> **WHAT IS ASKED**:
Reproduce the listing that follows with no differences at all.

> **INPUT MATERIAL**:
........

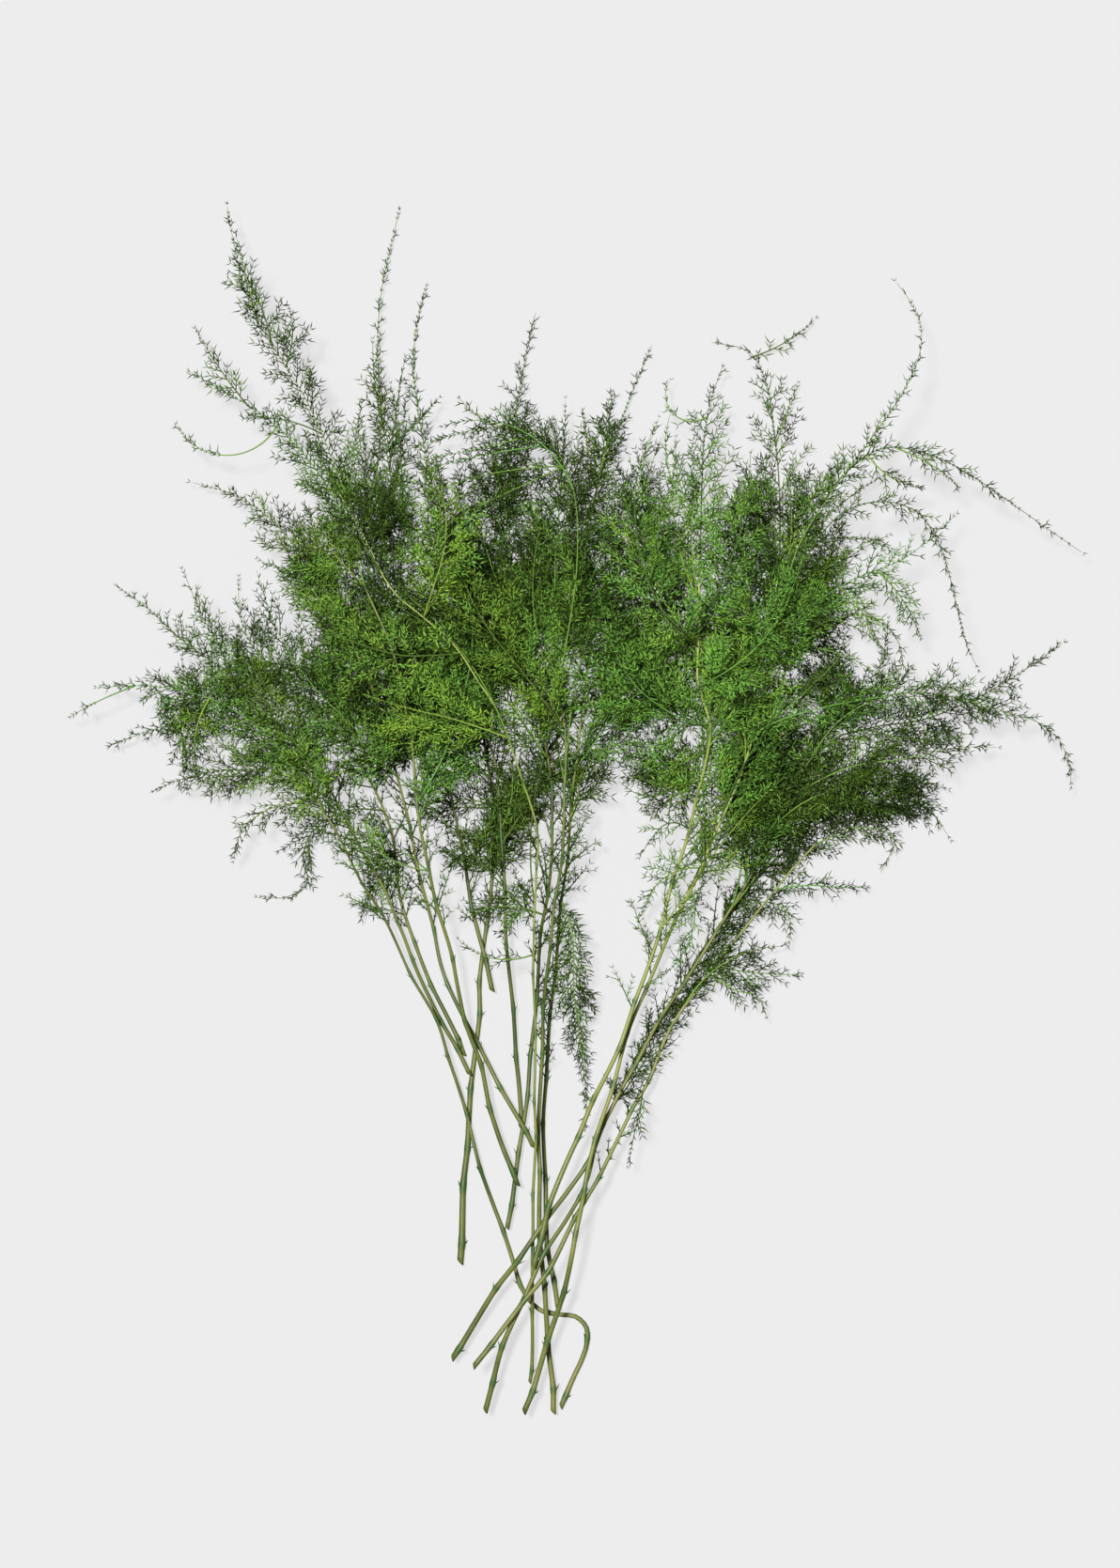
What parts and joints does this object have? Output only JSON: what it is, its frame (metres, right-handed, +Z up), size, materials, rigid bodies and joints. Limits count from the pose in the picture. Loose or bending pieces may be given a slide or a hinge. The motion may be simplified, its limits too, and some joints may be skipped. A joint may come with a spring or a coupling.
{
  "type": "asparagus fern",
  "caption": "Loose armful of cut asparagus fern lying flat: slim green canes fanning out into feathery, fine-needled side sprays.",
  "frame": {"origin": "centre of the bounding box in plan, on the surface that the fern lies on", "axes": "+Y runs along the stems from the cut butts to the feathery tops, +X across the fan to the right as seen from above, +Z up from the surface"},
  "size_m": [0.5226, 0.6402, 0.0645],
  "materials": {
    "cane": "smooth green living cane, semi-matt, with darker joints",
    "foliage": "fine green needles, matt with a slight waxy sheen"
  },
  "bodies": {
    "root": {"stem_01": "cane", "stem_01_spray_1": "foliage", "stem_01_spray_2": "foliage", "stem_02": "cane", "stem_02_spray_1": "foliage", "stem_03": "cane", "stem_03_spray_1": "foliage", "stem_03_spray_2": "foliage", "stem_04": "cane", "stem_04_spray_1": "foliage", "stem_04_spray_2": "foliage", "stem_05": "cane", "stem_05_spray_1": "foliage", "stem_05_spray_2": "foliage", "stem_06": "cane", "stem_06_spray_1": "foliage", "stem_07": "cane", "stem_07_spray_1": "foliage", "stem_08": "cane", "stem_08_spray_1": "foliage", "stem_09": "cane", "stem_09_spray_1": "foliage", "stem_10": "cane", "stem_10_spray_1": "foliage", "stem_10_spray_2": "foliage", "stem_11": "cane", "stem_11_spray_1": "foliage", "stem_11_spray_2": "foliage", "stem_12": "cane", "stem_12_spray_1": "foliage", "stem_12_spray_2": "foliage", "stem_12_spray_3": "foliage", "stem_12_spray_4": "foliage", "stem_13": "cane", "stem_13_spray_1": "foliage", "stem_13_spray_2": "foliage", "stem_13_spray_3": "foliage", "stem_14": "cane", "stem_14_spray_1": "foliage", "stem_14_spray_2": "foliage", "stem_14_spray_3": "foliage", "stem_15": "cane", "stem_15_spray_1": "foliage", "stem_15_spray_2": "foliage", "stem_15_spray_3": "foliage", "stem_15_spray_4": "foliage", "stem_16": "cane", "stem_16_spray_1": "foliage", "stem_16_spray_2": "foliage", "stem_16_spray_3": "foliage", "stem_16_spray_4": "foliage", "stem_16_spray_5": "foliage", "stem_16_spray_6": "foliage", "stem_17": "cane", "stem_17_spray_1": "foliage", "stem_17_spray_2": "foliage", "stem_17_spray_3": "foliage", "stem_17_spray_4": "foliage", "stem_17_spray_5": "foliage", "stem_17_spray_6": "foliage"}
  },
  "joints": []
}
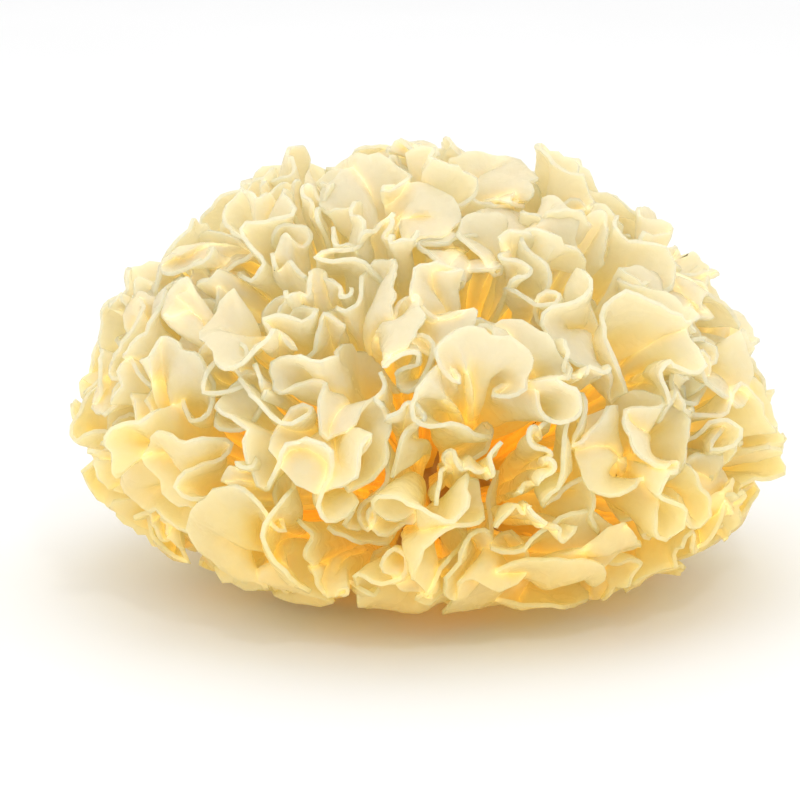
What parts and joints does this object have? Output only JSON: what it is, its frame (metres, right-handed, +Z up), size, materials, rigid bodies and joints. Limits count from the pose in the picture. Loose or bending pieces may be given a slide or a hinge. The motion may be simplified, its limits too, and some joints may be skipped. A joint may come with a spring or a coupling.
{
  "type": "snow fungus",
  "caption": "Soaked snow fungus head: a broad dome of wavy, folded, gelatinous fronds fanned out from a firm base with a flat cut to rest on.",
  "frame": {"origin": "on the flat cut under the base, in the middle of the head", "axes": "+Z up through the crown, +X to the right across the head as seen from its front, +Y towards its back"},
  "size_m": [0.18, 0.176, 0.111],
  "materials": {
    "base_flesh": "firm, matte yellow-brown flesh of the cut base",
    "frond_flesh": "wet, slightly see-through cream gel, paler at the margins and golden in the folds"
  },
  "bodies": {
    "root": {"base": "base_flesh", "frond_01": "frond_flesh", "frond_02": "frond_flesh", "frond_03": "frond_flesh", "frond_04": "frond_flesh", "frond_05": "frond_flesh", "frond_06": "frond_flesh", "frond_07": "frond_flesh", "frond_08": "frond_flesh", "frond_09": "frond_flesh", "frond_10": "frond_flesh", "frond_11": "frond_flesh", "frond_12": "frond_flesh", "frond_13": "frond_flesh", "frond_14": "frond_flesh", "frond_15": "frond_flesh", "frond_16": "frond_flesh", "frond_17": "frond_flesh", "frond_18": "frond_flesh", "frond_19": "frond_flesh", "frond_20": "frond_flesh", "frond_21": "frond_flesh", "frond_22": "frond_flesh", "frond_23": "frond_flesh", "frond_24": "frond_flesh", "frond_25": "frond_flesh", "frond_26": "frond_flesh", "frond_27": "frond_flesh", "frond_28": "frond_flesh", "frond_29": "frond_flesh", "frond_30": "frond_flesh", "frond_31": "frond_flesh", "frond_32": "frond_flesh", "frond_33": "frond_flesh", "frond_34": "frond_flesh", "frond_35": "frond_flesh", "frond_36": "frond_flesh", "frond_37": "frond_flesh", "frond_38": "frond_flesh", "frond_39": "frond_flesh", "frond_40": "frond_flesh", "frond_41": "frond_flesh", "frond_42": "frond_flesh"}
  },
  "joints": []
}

........

> **SOLUTION TO THE EXERCISE**:
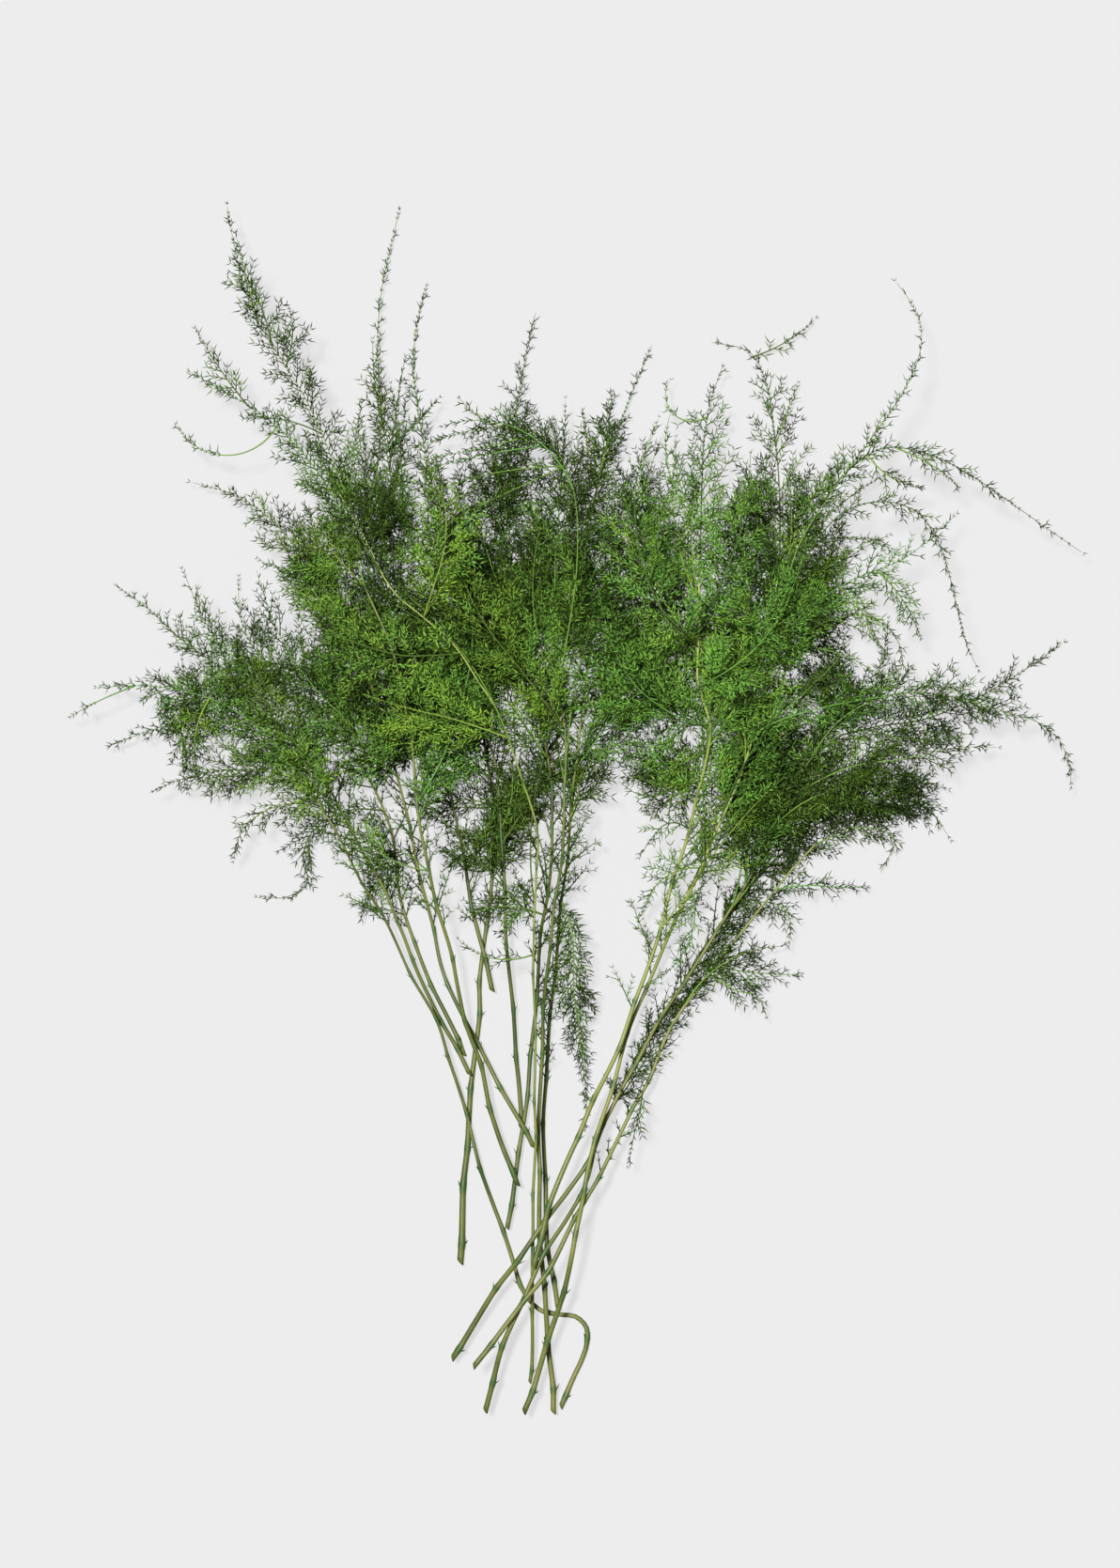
What parts and joints does this object have? Output only JSON: what it is, its frame (metres, right-handed, +Z up), size, materials, rigid bodies and joints. Limits count from the pose in the picture. Loose or bending pieces may be given a slide or a hinge. The motion may be simplified, its limits too, and some joints may be skipped. A joint may come with a spring or a coupling.
{
  "type": "asparagus fern",
  "caption": "Loose armful of cut asparagus fern lying flat: slim green canes fanning out into feathery, fine-needled side sprays.",
  "frame": {"origin": "centre of the bounding box in plan, on the surface that the fern lies on", "axes": "+Y runs along the stems from the cut butts to the feathery tops, +X across the fan to the right as seen from above, +Z up from the surface"},
  "size_m": [0.5226, 0.6402, 0.0645],
  "materials": {
    "cane": "smooth green living cane, semi-matt, with darker joints",
    "foliage": "fine green needles, matt with a slight waxy sheen"
  },
  "bodies": {
    "root": {"stem_01": "cane", "stem_01_spray_1": "foliage", "stem_01_spray_2": "foliage", "stem_02": "cane", "stem_02_spray_1": "foliage", "stem_03": "cane", "stem_03_spray_1": "foliage", "stem_03_spray_2": "foliage", "stem_04": "cane", "stem_04_spray_1": "foliage", "stem_04_spray_2": "foliage", "stem_05": "cane", "stem_05_spray_1": "foliage", "stem_05_spray_2": "foliage", "stem_06": "cane", "stem_06_spray_1": "foliage", "stem_07": "cane", "stem_07_spray_1": "foliage", "stem_08": "cane", "stem_08_spray_1": "foliage", "stem_09": "cane", "stem_09_spray_1": "foliage", "stem_10": "cane", "stem_10_spray_1": "foliage", "stem_10_spray_2": "foliage", "stem_11": "cane", "stem_11_spray_1": "foliage", "stem_11_spray_2": "foliage", "stem_12": "cane", "stem_12_spray_1": "foliage", "stem_12_spray_2": "foliage", "stem_12_spray_3": "foliage", "stem_12_spray_4": "foliage", "stem_13": "cane", "stem_13_spray_1": "foliage", "stem_13_spray_2": "foliage", "stem_13_spray_3": "foliage", "stem_14": "cane", "stem_14_spray_1": "foliage", "stem_14_spray_2": "foliage", "stem_14_spray_3": "foliage", "stem_15": "cane", "stem_15_spray_1": "foliage", "stem_15_spray_2": "foliage", "stem_15_spray_3": "foliage", "stem_15_spray_4": "foliage", "stem_16": "cane", "stem_16_spray_1": "foliage", "stem_16_spray_2": "foliage", "stem_16_spray_3": "foliage", "stem_16_spray_4": "foliage", "stem_16_spray_5": "foliage", "stem_16_spray_6": "foliage", "stem_17": "cane", "stem_17_spray_1": "foliage", "stem_17_spray_2": "foliage", "stem_17_spray_3": "foliage", "stem_17_spray_4": "foliage", "stem_17_spray_5": "foliage", "stem_17_spray_6": "foliage"}
  },
  "joints": []
}
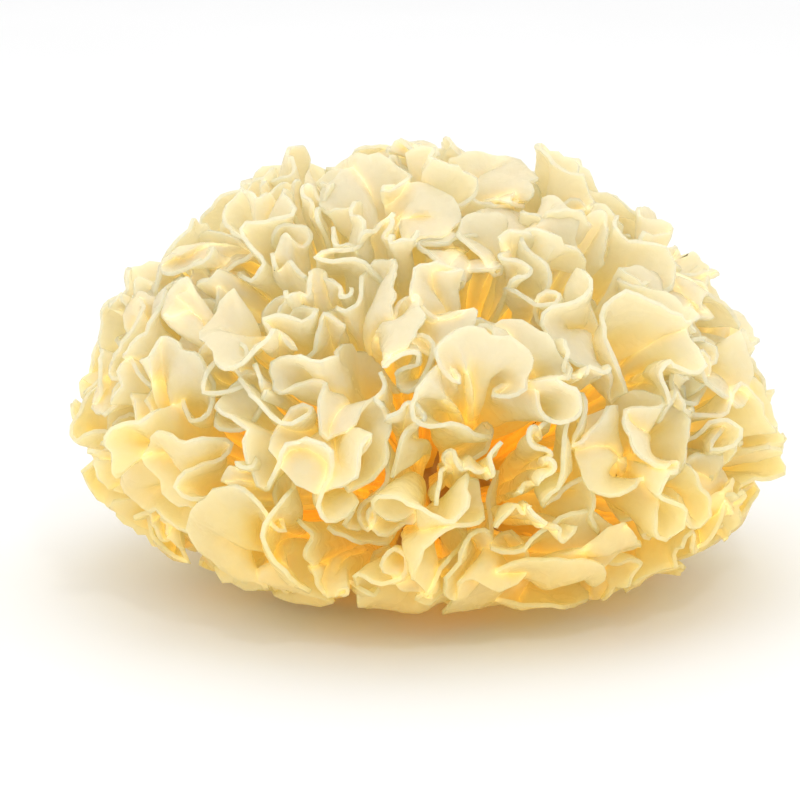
What parts and joints does this object have? Output only JSON: what it is, its frame (metres, right-handed, +Z up), size, materials, rigid bodies and joints. Limits count from the pose in the picture. Loose or bending pieces may be given a slide or a hinge. The motion may be simplified, its limits too, and some joints may be skipped. A joint may come with a spring or a coupling.
{
  "type": "snow fungus",
  "caption": "Soaked snow fungus head: a broad dome of wavy, folded, gelatinous fronds fanned out from a firm base with a flat cut to rest on.",
  "frame": {"origin": "on the flat cut under the base, in the middle of the head", "axes": "+Z up through the crown, +X to the right across the head as seen from its front, +Y towards its back"},
  "size_m": [0.18, 0.176, 0.111],
  "materials": {
    "base_flesh": "firm, matte yellow-brown flesh of the cut base",
    "frond_flesh": "wet, slightly see-through cream gel, paler at the margins and golden in the folds"
  },
  "bodies": {
    "root": {"base": "base_flesh", "frond_01": "frond_flesh", "frond_02": "frond_flesh", "frond_03": "frond_flesh", "frond_04": "frond_flesh", "frond_05": "frond_flesh", "frond_06": "frond_flesh", "frond_07": "frond_flesh", "frond_08": "frond_flesh", "frond_09": "frond_flesh", "frond_10": "frond_flesh", "frond_11": "frond_flesh", "frond_12": "frond_flesh", "frond_13": "frond_flesh", "frond_14": "frond_flesh", "frond_15": "frond_flesh", "frond_16": "frond_flesh", "frond_17": "frond_flesh", "frond_18": "frond_flesh", "frond_19": "frond_flesh", "frond_20": "frond_flesh", "frond_21": "frond_flesh", "frond_22": "frond_flesh", "frond_23": "frond_flesh", "frond_24": "frond_flesh", "frond_25": "frond_flesh", "frond_26": "frond_flesh", "frond_27": "frond_flesh", "frond_28": "frond_flesh", "frond_29": "frond_flesh", "frond_30": "frond_flesh", "frond_31": "frond_flesh", "frond_32": "frond_flesh", "frond_33": "frond_flesh", "frond_34": "frond_flesh", "frond_35": "frond_flesh", "frond_36": "frond_flesh", "frond_37": "frond_flesh", "frond_38": "frond_flesh", "frond_39": "frond_flesh", "frond_40": "frond_flesh", "frond_41": "frond_flesh", "frond_42": "frond_flesh"}
  },
  "joints": []
}